Terei sido dos primeiros (eu e muitas outras largas centenas de ouvintes, mas mesmo assim…) a render-me ao particular encanto de Suzanne Vega. Nem esperei por “Luka” (hit mundial do seu fabuloso segundo longa duração) para me assumir como fã, uma vez que “Marlene On The Wall”, “Cracking”, “Small Blue Thing” e “The Queen And The Soldier”, entre várias outras canções, tinham o condão de me arrepiar e de me deixar estarrecido, coisa que ainda acontece nos dias que correm. Terei encontrado nesse seu primeiro disco homónimo (Suzanne Vega, 1985) uma compositora e uma intérprete de exceção. Uma espécie de Leonard Cohen no feminino. Ainda hoje considero Suzanne Vega uma belíssima voz, no que a expressão possa ter de mais abrangente, e não apenas literalmente ligada ao seu mérito vocal, que não sendo grandioso, serve maravilhosamente o produto final. Poucas intérpretes terão tido um início de carreira tão promissor. Os seus três primeiros discos formam um todo coeso, pessoalíssimo, difícil de destronar: o já referido primeiro disco, e os segundo e terceiro trabalhos Solitude Standing e Days Of Open Hand são de tal forma poderosos, que me atrevo a dizer que nunca mais a excelência de Suzanne Vega se afirmou da mesma forma. No entanto, e passados quase trinta anos do seu arranque, a cantautora norte-americana não esteve parada, e por entre outros bons discos, alguns Best Of e retrospetivas muitos íntimas da sua carreira (é muito interessante o que fez nos quatro volumes Close Up nos tempos mais recentes), Suzanne Vega está de volta com um trabalho de originais, e isso é sempre uma boa notícia. Para mais, e daremos conta desse facto quando chegar o momento, no dia 6 de julho próximo, poderemos ouvir a sua voz no EDP Cool Jazz, no extraordinário espaço dos Jardins do Marquês, em Oeiras.
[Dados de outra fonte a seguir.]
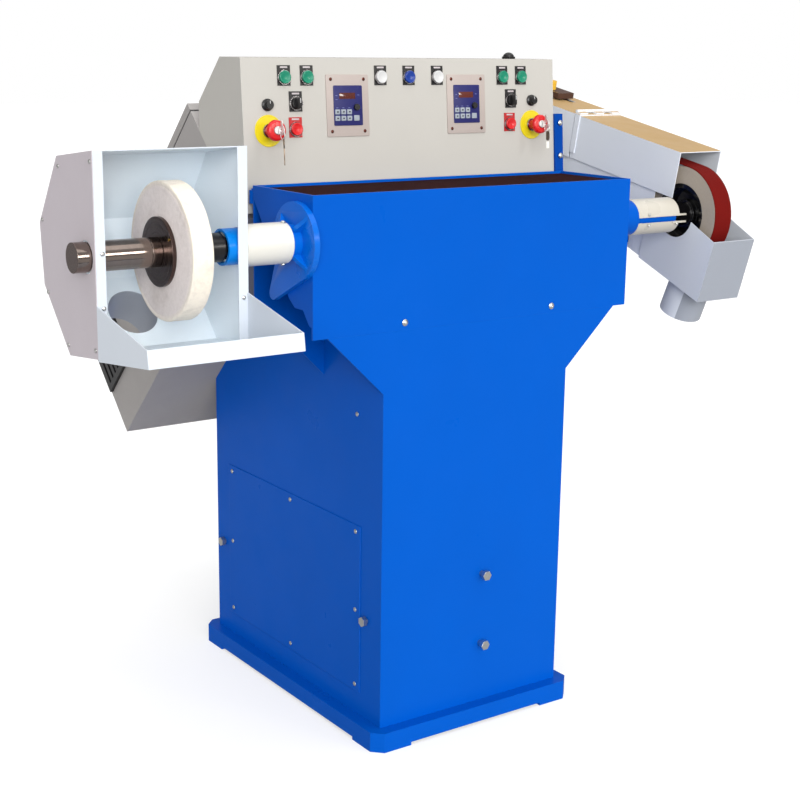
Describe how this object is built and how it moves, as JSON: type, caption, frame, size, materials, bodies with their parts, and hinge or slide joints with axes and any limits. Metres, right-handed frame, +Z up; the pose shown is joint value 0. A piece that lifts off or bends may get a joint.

Por agora, aquilo que mais importa é Tales From The Real Of The Queen Of Pentacles, título longo e algo desajeitado do seu mais recente LP. Depois de duas ou três audições bastante atentas, apetece dizer que nada se alterou. Ou, para não ser tão taxativo, as bases composicionais são as mesmas, a voz a mesmíssima, o trabalho da palavra poética cantada continua superlativo. Aliás, para quem a conhece há muito, seria muito pouco provável esperar que Suzanne Vega surgisse transfigurada, modelo de qualquer outra coisa que não ela própria, autenticamente a mesma, imutável na sua essência. É assim que gosto dela, daí a minha satisfação. No entanto, e tendo sempre como referência o percurso por inteiro, e não apenas a última parte desse caminho, tenho também de afirmar que estas dez novas canções, sendo de boa qualidade, estão fora do lote da sua melhor colheita. Melhor dizendo, e para que fique clara a minha posição, não há uma canção que se destaque assim tanto e que mereça, por força de uma ainda maior qualidade, figurar no Olimpo dos seus melhores momentos. “Crack In The Wall”, por exemplo, é lindíssima, mas falta-lhe o ouro do génio de “Cracking”. A primeira abre o seu recente trabalho, a última abre o primeiro, não deixando de ser curiosa a proximidade de ambos os títulos. Outros bons exemplos de ótimas canções são “I Never Wear White”, com guitarra ruidosa (sim, para a autora em questão, o que aqui se ouve já é algo invulgarmente ruidoso) e letra assertiva a propósito, mas também “Portrait Of The Night Of Wands”, de tom mais clássico, mais cosy, como Suzanne Vega sabe tão bem fazer.
(…adorava poder adormecer, nem que fosse em sonho, com a elegância da sua voz colada aos meus ouvidos, sussurrada, hipnótica, quase surreal…)
“Silver Bridge” é outro belíssimo momento, como também é “Horizon (There Is a Road)”, tema que fecha o álbum, e que deixa vontade, depois de ouvido, de carregar no botão do repeat. Que bonita e elegante trompete, a que por lá irrompe, a meio da cancão! Quase comovente, de tão bela. Há, aliás, uma espécie de beleza trágica em boa parte das composições de Suzanne Vega, bem como nas histórias que nos conta. Esse sempre foi, e ainda é, um dos seus maiores predicados, na minha opinião.
Tales From The Real Of The Queen Of Pentacles mostra ser um bom disco, e sinto nele hipóteses bem realistas de crescer ainda mais, mas não pertence (e julgo que nunca irá pertencer) ao primado maior dos seus primeiros trabalhos. Veremos como resulta ao vivo. Para já, ele está bem vivo na minha cabeça, e vai servindo de link com um passado musical, que estando distante, nunca esteve tão perto como agora. A constância pode ser um trunfo, uma qualidade sem par, e Suzanne Vega conhece bem essa verdade.